Stated task :: For each line below that contains the string "with", copy that line.

The records ::
--- --- ---

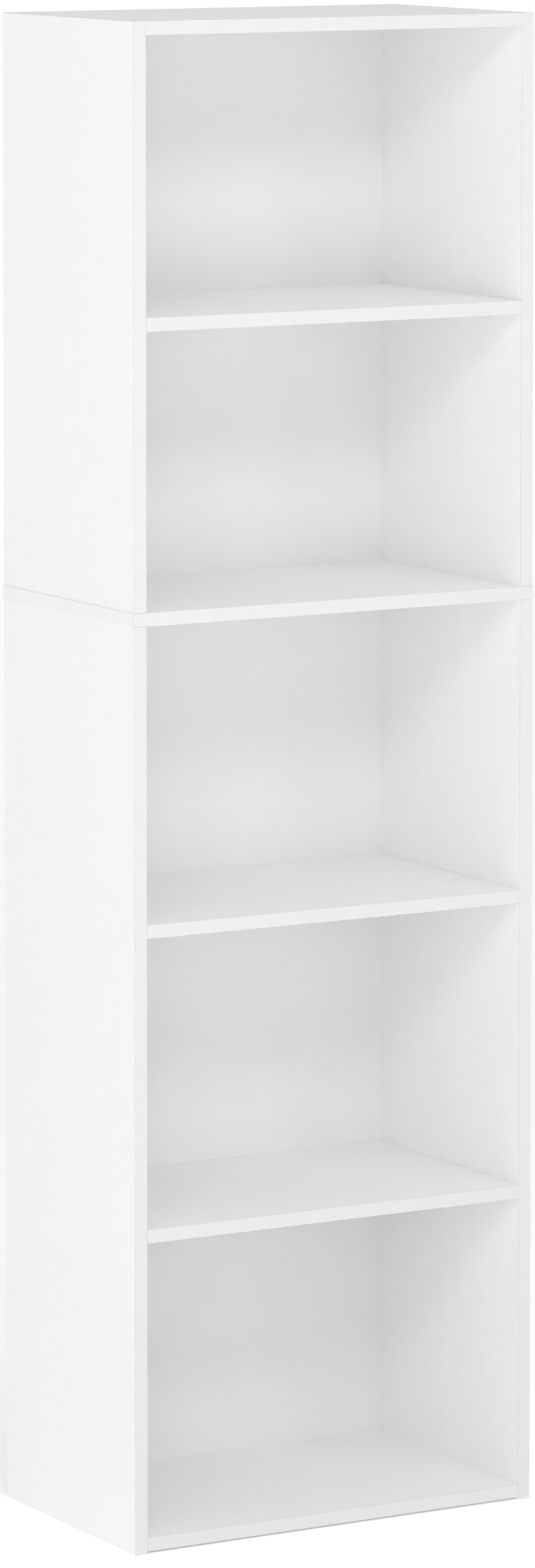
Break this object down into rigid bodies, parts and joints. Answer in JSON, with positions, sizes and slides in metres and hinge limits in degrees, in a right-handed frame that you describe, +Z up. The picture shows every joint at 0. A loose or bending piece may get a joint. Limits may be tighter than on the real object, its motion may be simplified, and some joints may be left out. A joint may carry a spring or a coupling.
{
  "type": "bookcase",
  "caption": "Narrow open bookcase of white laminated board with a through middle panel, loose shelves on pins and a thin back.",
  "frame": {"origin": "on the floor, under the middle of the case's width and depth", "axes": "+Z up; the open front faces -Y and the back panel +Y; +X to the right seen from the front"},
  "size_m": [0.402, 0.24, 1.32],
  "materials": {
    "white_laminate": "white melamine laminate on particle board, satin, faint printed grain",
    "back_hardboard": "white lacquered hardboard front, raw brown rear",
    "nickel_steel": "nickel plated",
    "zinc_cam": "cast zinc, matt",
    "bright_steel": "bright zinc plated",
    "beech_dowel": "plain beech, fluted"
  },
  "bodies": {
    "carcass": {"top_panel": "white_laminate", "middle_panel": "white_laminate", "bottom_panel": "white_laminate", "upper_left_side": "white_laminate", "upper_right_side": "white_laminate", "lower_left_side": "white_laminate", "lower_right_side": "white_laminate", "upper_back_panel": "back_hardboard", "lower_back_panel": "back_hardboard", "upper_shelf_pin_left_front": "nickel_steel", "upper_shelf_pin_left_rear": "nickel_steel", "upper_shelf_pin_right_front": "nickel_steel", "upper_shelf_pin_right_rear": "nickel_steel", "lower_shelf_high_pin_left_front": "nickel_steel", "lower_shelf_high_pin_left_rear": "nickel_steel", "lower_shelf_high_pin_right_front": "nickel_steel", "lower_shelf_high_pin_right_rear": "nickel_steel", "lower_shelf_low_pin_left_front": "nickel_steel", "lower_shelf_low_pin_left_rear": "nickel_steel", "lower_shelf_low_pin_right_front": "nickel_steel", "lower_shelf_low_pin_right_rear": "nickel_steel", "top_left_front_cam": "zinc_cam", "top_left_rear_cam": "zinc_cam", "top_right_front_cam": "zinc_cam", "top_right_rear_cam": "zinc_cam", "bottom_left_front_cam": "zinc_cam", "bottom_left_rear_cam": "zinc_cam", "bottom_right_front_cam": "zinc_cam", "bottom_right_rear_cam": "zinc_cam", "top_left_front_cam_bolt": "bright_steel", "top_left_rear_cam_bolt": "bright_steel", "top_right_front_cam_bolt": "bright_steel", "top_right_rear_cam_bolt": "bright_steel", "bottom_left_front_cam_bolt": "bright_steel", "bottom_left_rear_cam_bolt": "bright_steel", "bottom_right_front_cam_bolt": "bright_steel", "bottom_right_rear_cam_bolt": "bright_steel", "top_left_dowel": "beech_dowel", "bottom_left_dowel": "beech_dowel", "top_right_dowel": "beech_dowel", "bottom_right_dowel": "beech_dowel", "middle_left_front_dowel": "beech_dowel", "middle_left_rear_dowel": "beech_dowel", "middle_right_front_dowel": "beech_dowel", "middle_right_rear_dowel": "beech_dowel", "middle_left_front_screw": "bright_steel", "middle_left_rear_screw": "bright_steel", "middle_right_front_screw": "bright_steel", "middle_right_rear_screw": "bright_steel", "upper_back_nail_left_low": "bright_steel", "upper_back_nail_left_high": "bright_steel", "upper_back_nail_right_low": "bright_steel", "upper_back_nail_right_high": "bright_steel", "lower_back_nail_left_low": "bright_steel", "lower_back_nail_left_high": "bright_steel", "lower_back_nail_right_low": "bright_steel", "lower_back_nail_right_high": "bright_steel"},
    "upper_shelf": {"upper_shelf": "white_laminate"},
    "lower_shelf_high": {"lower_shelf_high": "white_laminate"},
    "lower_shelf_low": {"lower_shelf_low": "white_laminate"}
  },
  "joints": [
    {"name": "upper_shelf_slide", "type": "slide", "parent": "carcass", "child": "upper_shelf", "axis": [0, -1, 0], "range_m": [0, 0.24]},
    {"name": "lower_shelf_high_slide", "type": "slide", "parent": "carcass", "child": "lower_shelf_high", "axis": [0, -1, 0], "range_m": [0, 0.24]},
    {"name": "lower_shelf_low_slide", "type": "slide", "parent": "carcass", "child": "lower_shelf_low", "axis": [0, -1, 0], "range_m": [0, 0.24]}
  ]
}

--- --- ---

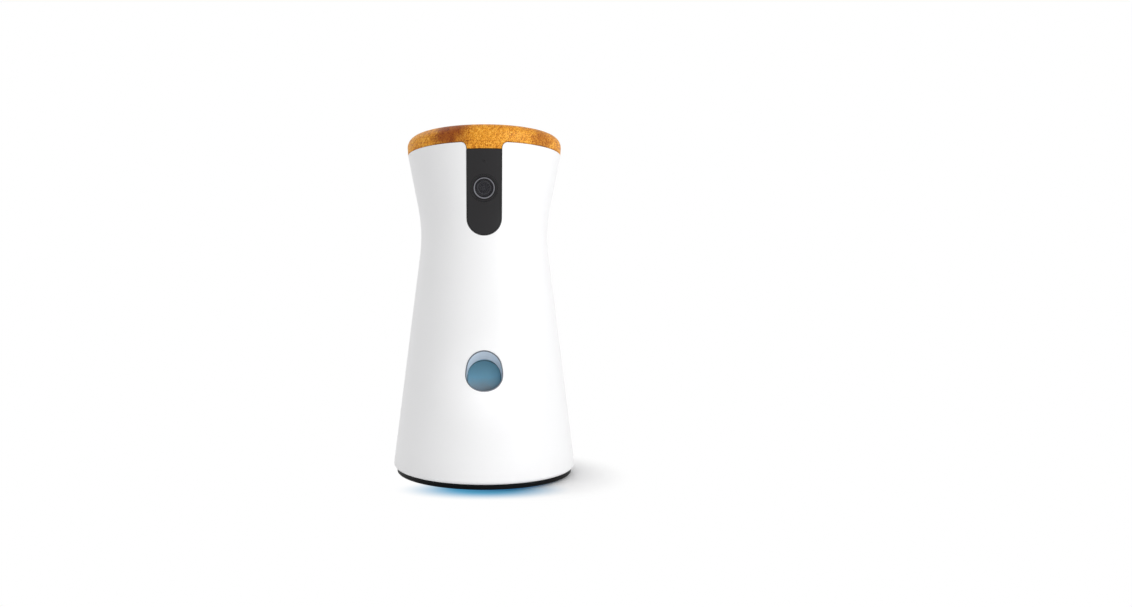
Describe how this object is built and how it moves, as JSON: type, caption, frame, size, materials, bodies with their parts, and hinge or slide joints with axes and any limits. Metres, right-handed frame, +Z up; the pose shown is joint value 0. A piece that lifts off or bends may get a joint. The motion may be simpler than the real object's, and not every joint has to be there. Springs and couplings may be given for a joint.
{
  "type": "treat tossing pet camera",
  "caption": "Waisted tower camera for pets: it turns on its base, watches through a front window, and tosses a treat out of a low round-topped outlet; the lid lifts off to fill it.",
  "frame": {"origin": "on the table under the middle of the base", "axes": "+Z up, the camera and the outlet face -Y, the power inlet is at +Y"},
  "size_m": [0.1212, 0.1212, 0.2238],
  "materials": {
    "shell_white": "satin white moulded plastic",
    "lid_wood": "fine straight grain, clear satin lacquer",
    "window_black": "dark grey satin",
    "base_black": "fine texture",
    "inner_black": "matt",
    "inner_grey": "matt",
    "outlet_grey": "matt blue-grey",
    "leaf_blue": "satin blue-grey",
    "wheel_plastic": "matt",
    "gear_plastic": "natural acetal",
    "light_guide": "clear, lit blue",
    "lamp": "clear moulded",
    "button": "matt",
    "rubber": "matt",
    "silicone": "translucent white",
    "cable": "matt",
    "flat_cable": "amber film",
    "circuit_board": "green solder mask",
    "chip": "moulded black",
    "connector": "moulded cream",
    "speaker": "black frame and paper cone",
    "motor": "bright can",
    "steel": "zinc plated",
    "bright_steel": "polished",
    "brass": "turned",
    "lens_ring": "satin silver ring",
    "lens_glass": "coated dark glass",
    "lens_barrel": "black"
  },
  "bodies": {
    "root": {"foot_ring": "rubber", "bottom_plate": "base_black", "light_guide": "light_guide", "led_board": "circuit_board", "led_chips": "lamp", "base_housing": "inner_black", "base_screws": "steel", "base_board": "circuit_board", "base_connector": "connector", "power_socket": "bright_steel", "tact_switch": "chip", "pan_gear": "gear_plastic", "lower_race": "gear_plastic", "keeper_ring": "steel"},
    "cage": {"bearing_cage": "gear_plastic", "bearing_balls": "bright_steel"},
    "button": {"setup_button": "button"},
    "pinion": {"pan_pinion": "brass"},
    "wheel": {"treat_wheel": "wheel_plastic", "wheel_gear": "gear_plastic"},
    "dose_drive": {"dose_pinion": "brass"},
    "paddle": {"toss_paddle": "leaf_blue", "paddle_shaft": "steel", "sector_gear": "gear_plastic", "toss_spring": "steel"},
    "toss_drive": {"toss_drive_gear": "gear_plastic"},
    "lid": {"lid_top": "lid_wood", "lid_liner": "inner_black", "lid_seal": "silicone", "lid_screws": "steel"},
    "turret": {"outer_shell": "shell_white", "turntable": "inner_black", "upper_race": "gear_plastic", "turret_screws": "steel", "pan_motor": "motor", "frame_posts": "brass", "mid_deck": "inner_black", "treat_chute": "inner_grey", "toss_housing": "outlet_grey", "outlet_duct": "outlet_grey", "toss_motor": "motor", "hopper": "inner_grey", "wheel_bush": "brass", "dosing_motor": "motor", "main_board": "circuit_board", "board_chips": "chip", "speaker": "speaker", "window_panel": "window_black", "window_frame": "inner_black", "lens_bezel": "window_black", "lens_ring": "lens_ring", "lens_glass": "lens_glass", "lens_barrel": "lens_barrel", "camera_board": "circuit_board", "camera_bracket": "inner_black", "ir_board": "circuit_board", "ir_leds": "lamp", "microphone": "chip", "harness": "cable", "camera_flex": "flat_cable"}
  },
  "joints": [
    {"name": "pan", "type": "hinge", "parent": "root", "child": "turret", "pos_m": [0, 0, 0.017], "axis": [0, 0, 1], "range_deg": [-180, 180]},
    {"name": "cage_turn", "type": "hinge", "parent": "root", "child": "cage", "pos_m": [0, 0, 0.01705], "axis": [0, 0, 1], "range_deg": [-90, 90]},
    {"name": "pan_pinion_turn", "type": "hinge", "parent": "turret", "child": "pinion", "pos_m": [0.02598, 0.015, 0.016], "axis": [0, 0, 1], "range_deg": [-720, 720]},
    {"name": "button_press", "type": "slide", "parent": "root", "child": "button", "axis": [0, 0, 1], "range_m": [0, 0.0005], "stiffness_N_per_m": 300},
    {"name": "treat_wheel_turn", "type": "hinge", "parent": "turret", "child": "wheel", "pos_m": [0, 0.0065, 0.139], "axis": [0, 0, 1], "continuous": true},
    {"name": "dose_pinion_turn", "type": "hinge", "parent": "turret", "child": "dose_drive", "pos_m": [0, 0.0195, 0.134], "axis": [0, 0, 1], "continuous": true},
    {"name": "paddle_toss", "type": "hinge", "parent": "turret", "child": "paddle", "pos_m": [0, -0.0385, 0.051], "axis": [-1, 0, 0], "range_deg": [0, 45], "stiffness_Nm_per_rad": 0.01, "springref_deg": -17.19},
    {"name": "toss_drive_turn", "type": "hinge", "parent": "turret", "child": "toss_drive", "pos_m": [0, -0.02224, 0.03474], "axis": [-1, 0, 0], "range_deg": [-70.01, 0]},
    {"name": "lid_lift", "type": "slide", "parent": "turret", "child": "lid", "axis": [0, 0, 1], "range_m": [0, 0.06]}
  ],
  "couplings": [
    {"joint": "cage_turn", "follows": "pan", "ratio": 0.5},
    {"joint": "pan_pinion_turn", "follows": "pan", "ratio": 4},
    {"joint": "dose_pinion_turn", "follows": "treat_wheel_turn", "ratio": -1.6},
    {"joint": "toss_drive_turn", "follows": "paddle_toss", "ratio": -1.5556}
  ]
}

--- --- ---

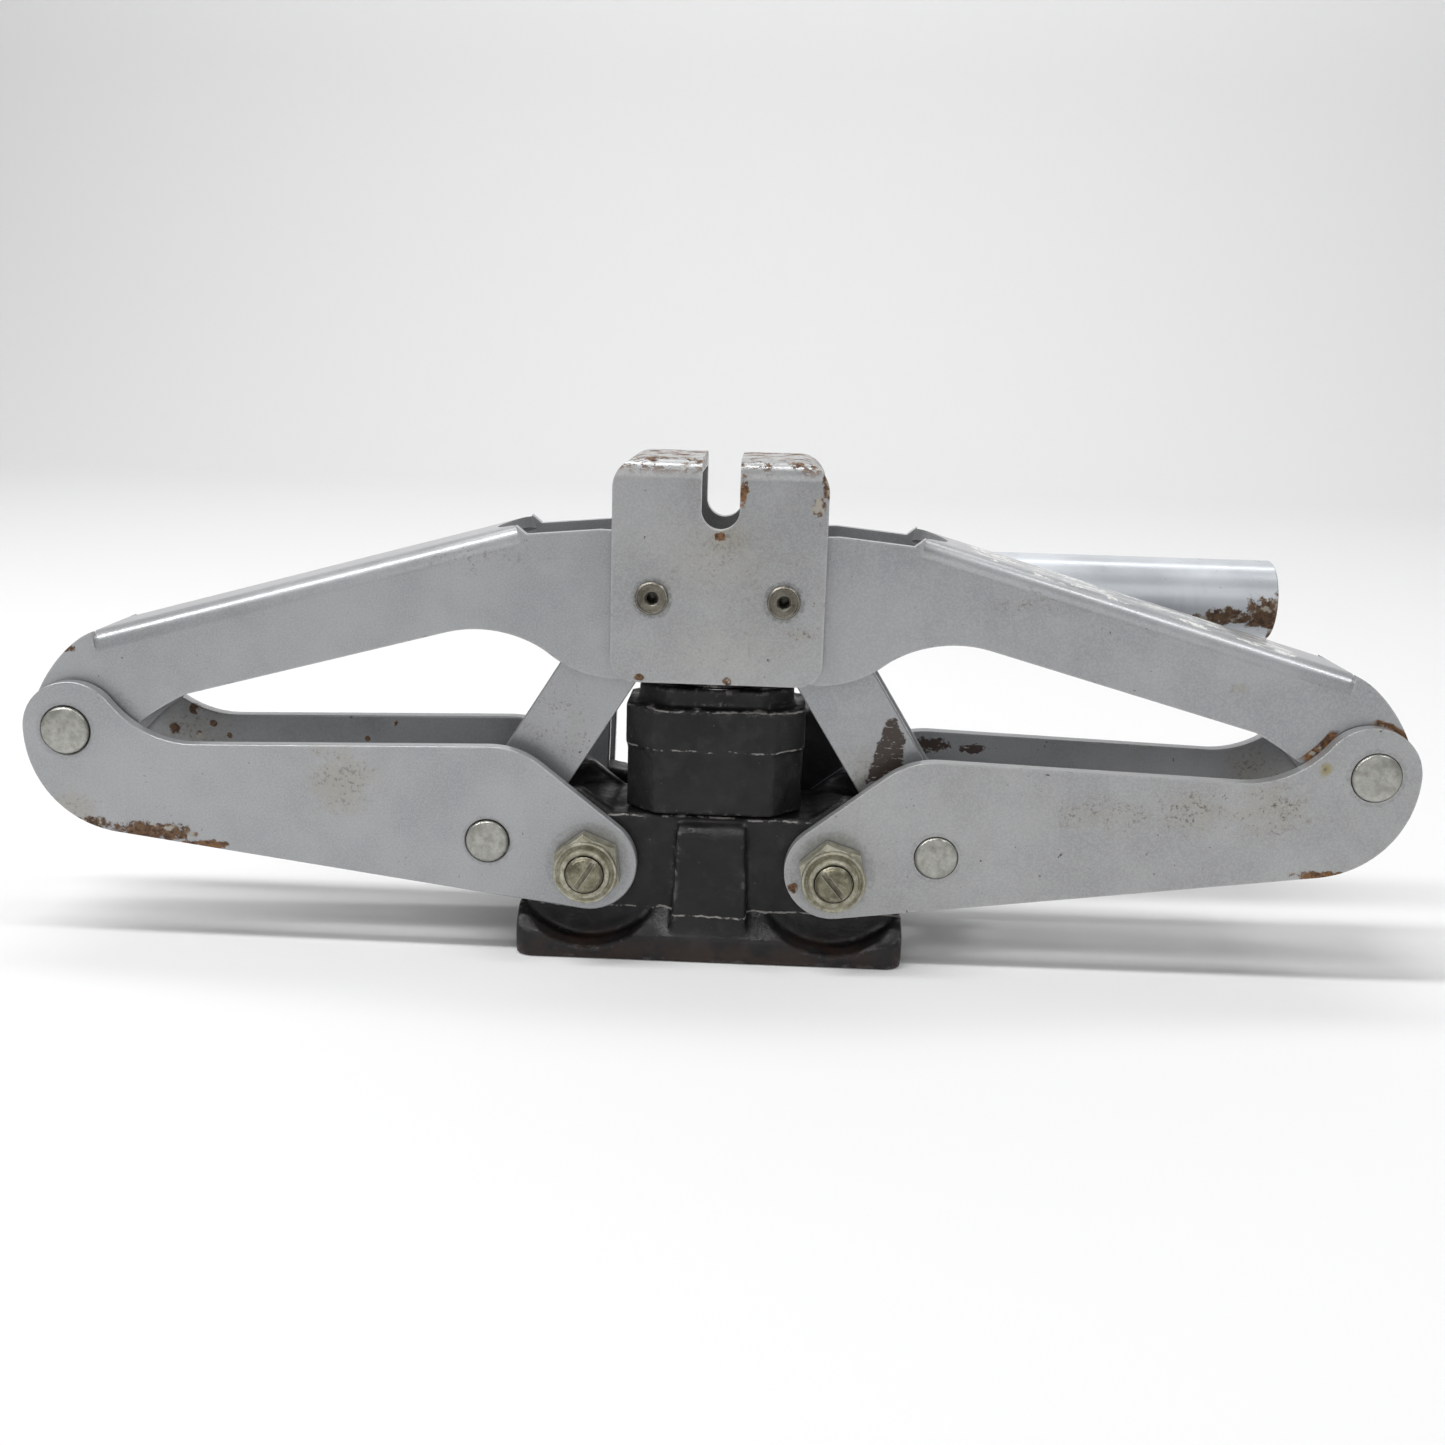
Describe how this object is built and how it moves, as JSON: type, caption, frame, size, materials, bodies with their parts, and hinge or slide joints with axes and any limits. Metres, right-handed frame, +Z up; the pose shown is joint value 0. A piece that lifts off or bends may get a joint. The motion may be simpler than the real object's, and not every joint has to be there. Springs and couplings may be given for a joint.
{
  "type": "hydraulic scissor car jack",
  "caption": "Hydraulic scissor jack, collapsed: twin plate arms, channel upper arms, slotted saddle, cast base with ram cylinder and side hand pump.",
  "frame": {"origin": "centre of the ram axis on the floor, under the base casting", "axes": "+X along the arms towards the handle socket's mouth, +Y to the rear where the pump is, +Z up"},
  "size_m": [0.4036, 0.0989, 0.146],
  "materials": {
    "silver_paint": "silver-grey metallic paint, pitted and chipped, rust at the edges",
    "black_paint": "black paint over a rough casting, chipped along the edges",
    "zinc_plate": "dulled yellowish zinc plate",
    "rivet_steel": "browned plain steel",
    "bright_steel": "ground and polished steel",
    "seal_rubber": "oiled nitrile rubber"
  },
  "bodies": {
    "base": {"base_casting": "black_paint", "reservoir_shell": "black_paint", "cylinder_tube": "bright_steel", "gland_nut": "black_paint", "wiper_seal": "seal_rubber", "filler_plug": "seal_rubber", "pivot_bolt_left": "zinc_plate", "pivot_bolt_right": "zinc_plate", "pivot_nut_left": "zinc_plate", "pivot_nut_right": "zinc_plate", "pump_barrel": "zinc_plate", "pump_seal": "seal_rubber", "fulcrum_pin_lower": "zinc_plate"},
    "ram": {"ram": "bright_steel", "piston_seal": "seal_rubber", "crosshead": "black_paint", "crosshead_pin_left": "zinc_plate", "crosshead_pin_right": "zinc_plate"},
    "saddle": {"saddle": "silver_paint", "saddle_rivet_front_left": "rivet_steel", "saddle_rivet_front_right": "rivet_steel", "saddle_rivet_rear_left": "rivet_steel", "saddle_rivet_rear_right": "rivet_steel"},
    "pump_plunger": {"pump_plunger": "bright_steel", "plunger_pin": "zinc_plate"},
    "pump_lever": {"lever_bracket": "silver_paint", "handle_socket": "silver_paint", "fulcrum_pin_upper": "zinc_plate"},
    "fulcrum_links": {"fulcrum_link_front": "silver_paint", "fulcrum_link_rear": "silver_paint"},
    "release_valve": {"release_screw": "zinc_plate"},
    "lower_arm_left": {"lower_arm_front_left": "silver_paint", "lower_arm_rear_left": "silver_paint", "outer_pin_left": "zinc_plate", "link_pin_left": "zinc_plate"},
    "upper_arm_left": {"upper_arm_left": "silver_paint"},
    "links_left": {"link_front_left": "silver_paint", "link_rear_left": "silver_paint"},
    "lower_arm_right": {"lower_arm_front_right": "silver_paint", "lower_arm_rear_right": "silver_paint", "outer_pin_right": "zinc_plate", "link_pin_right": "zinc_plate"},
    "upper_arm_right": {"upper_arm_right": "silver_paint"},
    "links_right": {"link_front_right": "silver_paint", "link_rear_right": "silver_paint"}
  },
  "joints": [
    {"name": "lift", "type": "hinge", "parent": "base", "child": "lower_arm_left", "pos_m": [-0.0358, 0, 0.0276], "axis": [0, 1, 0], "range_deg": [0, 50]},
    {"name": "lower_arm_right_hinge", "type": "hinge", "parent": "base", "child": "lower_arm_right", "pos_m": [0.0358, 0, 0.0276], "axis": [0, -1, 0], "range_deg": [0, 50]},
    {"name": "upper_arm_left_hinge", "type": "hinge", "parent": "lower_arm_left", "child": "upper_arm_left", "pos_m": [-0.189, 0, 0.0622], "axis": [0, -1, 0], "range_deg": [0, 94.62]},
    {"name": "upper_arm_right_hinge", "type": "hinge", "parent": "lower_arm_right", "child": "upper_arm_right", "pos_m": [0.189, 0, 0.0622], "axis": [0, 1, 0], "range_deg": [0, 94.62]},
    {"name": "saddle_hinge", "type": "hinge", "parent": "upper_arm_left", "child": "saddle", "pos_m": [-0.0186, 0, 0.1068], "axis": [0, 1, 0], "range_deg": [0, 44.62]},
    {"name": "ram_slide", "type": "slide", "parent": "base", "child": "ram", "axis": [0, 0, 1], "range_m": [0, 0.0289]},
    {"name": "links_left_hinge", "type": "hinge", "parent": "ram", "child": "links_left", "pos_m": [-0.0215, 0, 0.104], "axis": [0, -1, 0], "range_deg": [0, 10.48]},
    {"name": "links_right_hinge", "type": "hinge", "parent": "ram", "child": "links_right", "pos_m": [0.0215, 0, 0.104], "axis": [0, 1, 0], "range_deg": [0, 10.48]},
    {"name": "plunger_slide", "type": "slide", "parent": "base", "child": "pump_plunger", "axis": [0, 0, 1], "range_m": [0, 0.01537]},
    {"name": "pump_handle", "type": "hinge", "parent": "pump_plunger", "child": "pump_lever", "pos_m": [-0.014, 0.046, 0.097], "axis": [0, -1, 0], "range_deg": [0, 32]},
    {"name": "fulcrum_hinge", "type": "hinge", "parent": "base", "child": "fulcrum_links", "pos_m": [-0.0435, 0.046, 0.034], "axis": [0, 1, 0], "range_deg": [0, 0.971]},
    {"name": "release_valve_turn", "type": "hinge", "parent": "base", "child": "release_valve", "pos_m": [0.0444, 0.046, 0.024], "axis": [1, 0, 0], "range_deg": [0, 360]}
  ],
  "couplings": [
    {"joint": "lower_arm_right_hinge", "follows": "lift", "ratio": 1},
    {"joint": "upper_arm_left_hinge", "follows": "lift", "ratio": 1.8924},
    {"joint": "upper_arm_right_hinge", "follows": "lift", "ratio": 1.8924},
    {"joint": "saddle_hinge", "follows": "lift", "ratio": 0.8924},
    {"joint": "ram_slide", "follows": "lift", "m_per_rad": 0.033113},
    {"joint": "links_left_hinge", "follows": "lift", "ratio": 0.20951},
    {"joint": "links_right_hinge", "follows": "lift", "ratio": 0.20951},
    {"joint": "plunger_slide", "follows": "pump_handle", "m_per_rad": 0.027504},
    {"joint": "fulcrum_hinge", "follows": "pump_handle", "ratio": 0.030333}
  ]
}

--- --- ---

The reply ::
Break this object down into rigid bodies, parts and joints. Answer in JSON, with positions, sizes and slides in metres and hinge limits in degrees, in a right-handed frame that you describe, +Z up. The picture shows every joint at 0. A loose or bending piece may get a joint. Limits may be tighter than on the real object, its motion may be simplified, and some joints may be left out. A joint may carry a spring or a coupling.
  "caption": "Narrow open bookcase of white laminated board with a through middle panel, loose shelves on pins and a thin back.",
Describe how this object is built and how it moves, as JSON: type, caption, frame, size, materials, bodies with their parts, and hinge or slide joints with axes and any limits. Metres, right-handed frame, +Z up; the pose shown is joint value 0. A piece that lifts off or bends may get a joint. The motion may be simpler than the real object's, and not every joint has to be there. Springs and couplings may be given for a joint.
Describe how this object is built and how it moves, as JSON: type, caption, frame, size, materials, bodies with their parts, and hinge or slide joints with axes and any limits. Metres, right-handed frame, +Z up; the pose shown is joint value 0. A piece that lifts off or bends may get a joint. The motion may be simpler than the real object's, and not every joint has to be there. Springs and couplings may be given for a joint.
  "caption": "Hydraulic scissor jack, collapsed: twin plate arms, channel upper arms, slotted saddle, cast base with ram cylinder and side hand pump.",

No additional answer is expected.